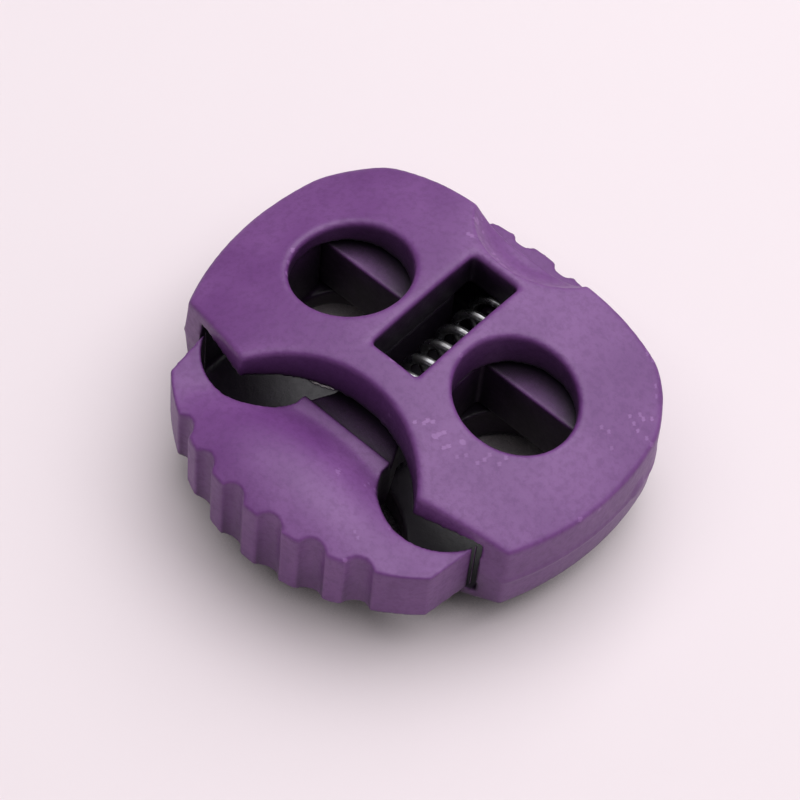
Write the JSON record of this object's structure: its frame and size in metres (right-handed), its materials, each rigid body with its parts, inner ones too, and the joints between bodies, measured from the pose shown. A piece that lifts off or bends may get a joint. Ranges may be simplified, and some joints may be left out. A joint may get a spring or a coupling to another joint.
{
  "type": "cord lock",
  "caption": "Push-button cord lock for two cords: a domed moulded housing with a sprung ribbed button that slides to free the cords.",
  "frame": {"origin": "centre of the lock's overall box, on the housing's mid-plane between its two domed faces", "axes": "+X runs across the two cord holes, +Y points from the button to the closed ribbed end, +Z is the outward normal of the face with the spring window"},
  "size_m": [0.0194, 0.0176, 0.0074],
  "materials": {
    "housing_plastic": "satin, fine texture",
    "button_plastic": "satin, fine texture",
    "spring_steel": "bright drawn wire"
  },
  "bodies": {
    "housing": {"housing": "housing_plastic", "spring": "spring_steel"},
    "button": {"button": "button_plastic"}
  },
  "joints": [
    {"name": "button_press", "type": "slide", "parent": "housing", "child": "button", "axis": [0, 1, 0], "range_m": [0, 0.0015], "stiffness_N_per_m": 2500, "springref_m": -0.0015, "deforming": ["spring"]}
  ]
}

## Directions for this task
Repeat the material word for word, in full.

## Reply
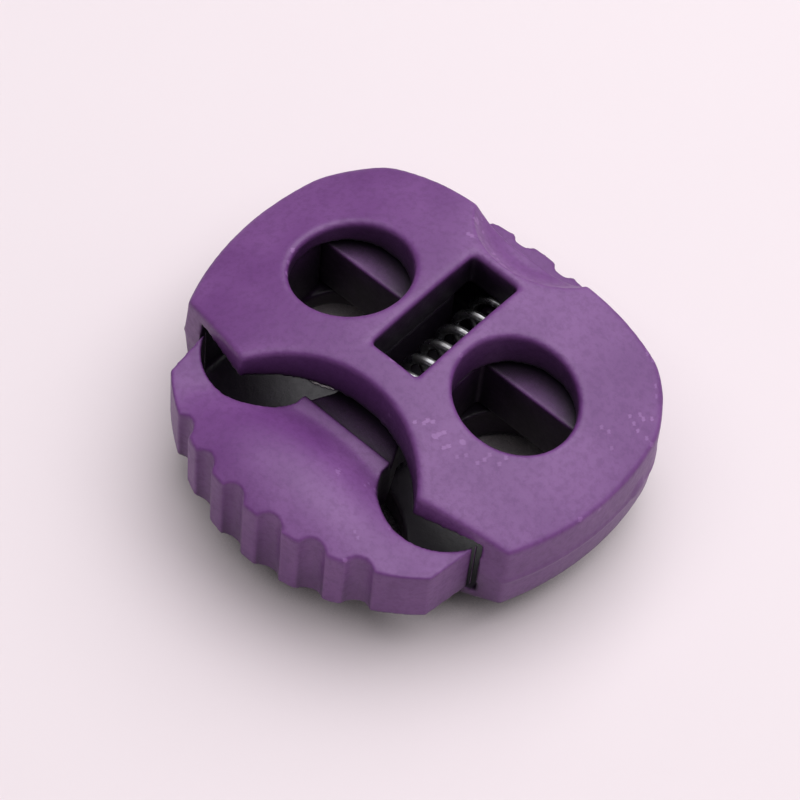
Write the JSON record of this object's structure: its frame and size in metres (right-handed), its materials, each rigid body with its parts, inner ones too, and the joints between bodies, measured from the pose shown. A piece that lifts off or bends may get a joint. Ranges may be simplified, and some joints may be left out. A joint may get a spring or a coupling to another joint.
{
  "type": "cord lock",
  "caption": "Push-button cord lock for two cords: a domed moulded housing with a sprung ribbed button that slides to free the cords.",
  "frame": {"origin": "centre of the lock's overall box, on the housing's mid-plane between its two domed faces", "axes": "+X runs across the two cord holes, +Y points from the button to the closed ribbed end, +Z is the outward normal of the face with the spring window"},
  "size_m": [0.0194, 0.0176, 0.0074],
  "materials": {
    "housing_plastic": "satin, fine texture",
    "button_plastic": "satin, fine texture",
    "spring_steel": "bright drawn wire"
  },
  "bodies": {
    "housing": {"housing": "housing_plastic", "spring": "spring_steel"},
    "button": {"button": "button_plastic"}
  },
  "joints": [
    {"name": "button_press", "type": "slide", "parent": "housing", "child": "button", "axis": [0, 1, 0], "range_m": [0, 0.0015], "stiffness_N_per_m": 2500, "springref_m": -0.0015, "deforming": ["spring"]}
  ]
}